• _DATASET SECTION_:
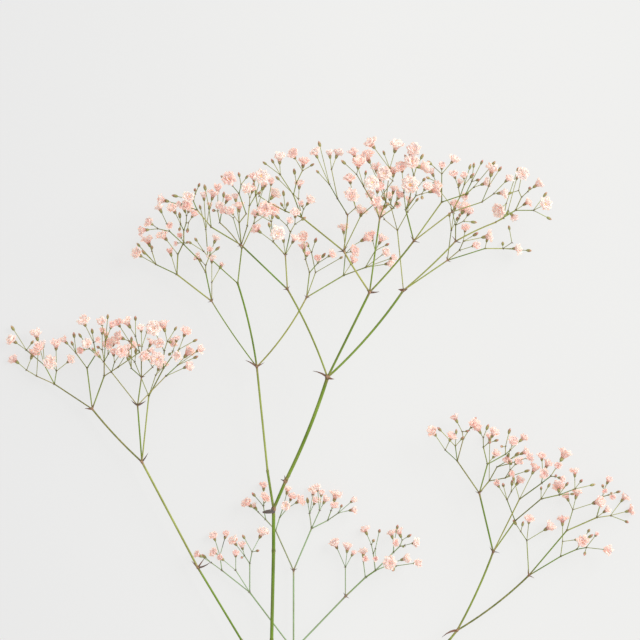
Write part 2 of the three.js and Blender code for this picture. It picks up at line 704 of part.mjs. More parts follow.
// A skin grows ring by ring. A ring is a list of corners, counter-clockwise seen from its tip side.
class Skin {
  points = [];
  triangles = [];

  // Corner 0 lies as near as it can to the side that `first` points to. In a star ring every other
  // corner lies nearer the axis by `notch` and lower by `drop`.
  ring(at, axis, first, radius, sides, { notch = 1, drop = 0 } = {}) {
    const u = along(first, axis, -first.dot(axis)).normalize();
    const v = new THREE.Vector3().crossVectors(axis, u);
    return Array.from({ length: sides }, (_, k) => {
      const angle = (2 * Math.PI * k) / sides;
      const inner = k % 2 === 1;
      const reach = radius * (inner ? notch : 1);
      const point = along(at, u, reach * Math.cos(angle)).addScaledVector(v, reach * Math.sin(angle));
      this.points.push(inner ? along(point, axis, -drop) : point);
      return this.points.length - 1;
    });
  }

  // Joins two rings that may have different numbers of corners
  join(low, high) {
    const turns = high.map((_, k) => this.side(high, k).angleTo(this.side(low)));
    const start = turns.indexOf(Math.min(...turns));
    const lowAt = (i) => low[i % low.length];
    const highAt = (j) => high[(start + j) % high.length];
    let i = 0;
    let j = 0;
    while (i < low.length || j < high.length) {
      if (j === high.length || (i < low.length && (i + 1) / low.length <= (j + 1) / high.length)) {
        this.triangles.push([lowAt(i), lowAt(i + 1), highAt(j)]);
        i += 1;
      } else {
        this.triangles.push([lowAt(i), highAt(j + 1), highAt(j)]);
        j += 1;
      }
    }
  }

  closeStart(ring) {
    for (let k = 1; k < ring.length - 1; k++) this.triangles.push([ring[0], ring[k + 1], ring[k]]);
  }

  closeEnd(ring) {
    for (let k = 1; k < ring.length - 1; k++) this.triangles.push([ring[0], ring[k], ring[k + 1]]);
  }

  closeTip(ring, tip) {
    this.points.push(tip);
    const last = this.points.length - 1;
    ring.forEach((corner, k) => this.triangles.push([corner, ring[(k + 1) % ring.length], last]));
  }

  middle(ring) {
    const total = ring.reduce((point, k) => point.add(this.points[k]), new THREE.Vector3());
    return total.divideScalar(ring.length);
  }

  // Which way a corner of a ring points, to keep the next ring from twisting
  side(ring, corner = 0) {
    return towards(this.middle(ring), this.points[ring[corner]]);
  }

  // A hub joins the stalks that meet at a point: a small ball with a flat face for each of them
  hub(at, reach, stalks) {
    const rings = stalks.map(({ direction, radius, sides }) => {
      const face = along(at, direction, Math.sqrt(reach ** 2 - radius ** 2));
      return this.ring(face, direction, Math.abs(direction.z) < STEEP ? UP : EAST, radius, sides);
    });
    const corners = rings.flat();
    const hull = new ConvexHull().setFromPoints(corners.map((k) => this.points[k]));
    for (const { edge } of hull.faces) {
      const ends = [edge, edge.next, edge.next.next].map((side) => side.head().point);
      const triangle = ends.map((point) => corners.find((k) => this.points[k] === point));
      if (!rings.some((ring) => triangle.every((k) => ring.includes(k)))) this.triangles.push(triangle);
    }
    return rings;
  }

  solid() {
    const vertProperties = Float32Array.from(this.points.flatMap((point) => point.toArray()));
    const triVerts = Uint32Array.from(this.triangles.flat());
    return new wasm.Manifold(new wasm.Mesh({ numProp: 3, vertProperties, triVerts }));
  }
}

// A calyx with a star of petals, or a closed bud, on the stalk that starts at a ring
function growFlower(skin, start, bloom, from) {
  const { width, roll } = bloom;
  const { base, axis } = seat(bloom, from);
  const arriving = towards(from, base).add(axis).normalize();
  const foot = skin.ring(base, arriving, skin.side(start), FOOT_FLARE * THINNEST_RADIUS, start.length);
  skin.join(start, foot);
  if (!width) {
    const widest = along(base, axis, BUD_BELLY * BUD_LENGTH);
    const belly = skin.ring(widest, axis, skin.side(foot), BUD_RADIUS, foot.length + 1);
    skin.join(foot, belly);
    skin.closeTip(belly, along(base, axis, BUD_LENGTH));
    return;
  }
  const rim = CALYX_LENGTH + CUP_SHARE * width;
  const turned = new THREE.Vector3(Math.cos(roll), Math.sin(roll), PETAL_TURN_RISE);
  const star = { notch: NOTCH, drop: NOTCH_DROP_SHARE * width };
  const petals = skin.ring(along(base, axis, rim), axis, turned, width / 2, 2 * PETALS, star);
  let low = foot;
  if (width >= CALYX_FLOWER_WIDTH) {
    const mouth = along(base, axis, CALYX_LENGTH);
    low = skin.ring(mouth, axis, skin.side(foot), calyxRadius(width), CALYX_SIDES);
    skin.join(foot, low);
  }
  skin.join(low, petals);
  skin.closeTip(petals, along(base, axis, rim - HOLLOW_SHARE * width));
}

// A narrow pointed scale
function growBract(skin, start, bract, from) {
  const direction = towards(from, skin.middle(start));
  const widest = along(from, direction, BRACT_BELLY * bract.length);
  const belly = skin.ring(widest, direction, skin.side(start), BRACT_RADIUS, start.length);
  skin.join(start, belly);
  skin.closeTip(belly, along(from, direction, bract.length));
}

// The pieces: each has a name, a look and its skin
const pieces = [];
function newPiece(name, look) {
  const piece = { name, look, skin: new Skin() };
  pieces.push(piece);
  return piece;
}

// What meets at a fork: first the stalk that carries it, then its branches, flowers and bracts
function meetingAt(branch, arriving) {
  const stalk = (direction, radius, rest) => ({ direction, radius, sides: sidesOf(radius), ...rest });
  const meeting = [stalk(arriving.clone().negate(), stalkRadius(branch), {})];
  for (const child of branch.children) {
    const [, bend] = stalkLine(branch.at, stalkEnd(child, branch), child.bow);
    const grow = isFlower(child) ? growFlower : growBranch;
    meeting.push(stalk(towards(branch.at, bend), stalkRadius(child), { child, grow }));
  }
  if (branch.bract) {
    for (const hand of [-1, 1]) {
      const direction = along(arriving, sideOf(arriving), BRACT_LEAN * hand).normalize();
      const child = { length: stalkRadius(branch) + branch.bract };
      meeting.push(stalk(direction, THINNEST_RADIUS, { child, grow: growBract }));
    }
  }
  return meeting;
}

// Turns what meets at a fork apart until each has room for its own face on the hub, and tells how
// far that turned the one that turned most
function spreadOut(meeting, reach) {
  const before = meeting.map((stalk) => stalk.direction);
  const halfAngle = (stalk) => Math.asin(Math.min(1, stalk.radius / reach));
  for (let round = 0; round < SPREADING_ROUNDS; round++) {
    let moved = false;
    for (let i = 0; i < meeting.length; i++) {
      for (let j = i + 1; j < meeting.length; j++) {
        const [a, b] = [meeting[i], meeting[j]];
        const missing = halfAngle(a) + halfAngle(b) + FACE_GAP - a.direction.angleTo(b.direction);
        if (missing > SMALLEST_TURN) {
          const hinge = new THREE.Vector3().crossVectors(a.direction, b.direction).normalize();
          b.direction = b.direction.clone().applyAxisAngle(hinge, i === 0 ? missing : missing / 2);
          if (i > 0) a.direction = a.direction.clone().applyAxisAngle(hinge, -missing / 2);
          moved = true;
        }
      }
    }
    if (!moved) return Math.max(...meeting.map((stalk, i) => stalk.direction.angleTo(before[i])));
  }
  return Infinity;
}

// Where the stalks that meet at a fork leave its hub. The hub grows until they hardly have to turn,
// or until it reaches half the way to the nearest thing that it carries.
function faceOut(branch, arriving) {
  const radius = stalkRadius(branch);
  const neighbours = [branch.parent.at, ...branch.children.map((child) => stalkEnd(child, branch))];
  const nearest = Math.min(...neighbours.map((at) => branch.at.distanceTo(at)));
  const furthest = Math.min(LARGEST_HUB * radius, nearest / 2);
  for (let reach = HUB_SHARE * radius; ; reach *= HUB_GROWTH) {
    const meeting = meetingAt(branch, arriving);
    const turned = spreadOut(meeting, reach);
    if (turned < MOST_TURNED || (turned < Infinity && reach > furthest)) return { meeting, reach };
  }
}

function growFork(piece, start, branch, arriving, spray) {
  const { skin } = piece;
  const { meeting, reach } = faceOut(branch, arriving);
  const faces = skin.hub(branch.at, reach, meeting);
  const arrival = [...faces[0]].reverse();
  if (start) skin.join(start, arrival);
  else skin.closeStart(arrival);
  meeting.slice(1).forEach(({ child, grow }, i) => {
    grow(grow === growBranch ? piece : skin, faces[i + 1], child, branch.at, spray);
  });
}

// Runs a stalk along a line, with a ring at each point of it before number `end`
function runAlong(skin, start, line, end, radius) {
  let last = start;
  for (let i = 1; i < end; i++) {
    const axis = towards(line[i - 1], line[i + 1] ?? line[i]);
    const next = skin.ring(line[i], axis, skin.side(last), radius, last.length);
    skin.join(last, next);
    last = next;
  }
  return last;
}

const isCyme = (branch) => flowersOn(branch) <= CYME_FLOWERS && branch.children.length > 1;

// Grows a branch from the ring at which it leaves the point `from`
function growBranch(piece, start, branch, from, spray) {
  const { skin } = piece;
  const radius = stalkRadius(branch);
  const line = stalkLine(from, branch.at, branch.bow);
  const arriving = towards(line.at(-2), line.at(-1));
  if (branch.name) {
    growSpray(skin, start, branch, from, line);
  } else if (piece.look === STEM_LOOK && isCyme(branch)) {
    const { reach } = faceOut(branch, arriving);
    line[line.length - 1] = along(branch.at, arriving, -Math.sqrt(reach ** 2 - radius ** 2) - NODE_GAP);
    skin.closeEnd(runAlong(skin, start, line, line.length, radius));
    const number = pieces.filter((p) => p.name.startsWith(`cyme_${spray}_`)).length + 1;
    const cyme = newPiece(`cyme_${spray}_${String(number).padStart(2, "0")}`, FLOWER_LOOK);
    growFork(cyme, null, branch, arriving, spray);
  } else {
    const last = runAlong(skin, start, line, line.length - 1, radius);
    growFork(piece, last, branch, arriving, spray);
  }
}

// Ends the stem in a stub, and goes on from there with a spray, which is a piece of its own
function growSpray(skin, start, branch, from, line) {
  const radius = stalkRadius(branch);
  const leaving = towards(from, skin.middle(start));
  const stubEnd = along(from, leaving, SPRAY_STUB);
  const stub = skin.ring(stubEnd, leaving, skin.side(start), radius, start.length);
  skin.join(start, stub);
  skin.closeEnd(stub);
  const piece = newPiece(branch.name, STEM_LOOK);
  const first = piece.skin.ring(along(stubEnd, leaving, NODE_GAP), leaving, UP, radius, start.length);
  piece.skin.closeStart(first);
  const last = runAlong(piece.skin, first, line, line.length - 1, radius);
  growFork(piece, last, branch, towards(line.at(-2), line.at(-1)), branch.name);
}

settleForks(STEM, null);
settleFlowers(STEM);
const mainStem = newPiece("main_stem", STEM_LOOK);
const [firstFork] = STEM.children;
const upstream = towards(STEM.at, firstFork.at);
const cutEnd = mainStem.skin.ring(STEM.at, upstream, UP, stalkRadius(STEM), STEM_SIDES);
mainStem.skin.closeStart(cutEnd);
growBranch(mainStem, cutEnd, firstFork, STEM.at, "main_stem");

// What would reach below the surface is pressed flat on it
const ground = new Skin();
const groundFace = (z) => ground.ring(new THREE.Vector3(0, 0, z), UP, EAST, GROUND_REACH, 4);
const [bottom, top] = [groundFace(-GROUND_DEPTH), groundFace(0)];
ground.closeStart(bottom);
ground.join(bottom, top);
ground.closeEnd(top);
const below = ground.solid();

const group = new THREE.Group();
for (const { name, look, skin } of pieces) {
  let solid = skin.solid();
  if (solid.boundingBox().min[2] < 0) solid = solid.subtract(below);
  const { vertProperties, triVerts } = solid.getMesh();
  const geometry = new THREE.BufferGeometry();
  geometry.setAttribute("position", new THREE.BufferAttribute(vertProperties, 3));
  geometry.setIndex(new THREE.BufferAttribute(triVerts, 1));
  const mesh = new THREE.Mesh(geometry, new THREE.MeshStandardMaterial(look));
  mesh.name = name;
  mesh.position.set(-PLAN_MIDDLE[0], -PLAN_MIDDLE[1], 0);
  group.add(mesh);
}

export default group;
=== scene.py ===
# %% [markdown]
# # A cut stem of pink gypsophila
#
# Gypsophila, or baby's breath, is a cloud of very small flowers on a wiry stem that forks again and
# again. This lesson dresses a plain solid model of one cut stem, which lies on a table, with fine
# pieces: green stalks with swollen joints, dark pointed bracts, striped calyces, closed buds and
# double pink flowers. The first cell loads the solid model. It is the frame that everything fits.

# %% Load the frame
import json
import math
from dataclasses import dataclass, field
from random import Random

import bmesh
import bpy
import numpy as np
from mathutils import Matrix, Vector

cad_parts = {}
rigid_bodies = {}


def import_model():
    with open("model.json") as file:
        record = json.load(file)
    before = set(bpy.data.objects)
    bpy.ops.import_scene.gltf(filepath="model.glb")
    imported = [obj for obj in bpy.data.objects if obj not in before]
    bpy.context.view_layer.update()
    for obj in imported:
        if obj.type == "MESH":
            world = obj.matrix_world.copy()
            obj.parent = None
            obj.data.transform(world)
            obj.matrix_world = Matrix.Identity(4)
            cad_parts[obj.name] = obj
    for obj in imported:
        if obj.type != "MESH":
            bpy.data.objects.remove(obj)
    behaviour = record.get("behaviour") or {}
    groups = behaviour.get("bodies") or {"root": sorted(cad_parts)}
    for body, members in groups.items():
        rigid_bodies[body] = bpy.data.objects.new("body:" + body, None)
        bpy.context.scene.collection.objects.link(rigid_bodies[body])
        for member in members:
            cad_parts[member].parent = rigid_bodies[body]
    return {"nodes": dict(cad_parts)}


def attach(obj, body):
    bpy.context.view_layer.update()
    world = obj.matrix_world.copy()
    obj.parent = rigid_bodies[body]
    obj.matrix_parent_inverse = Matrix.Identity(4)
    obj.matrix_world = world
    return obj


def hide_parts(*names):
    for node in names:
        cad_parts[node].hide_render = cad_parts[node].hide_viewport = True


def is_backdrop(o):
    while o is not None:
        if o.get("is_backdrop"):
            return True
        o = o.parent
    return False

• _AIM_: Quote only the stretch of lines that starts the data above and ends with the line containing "triangles = [];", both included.

• _SOLUTION TO THE EXERCISE_:
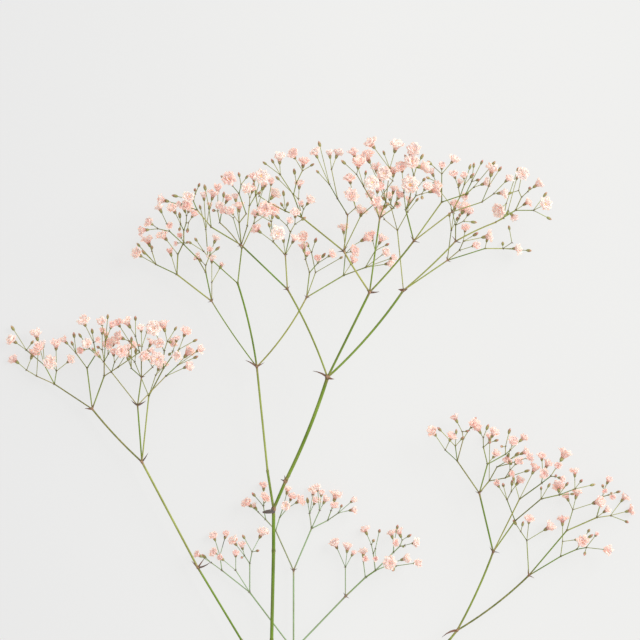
Write part 2 of the three.js and Blender code for this picture. It picks up at line 704 of part.mjs. More parts follow.
// A skin grows ring by ring. A ring is a list of corners, counter-clockwise seen from its tip side.
class Skin {
  points = [];
  triangles = [];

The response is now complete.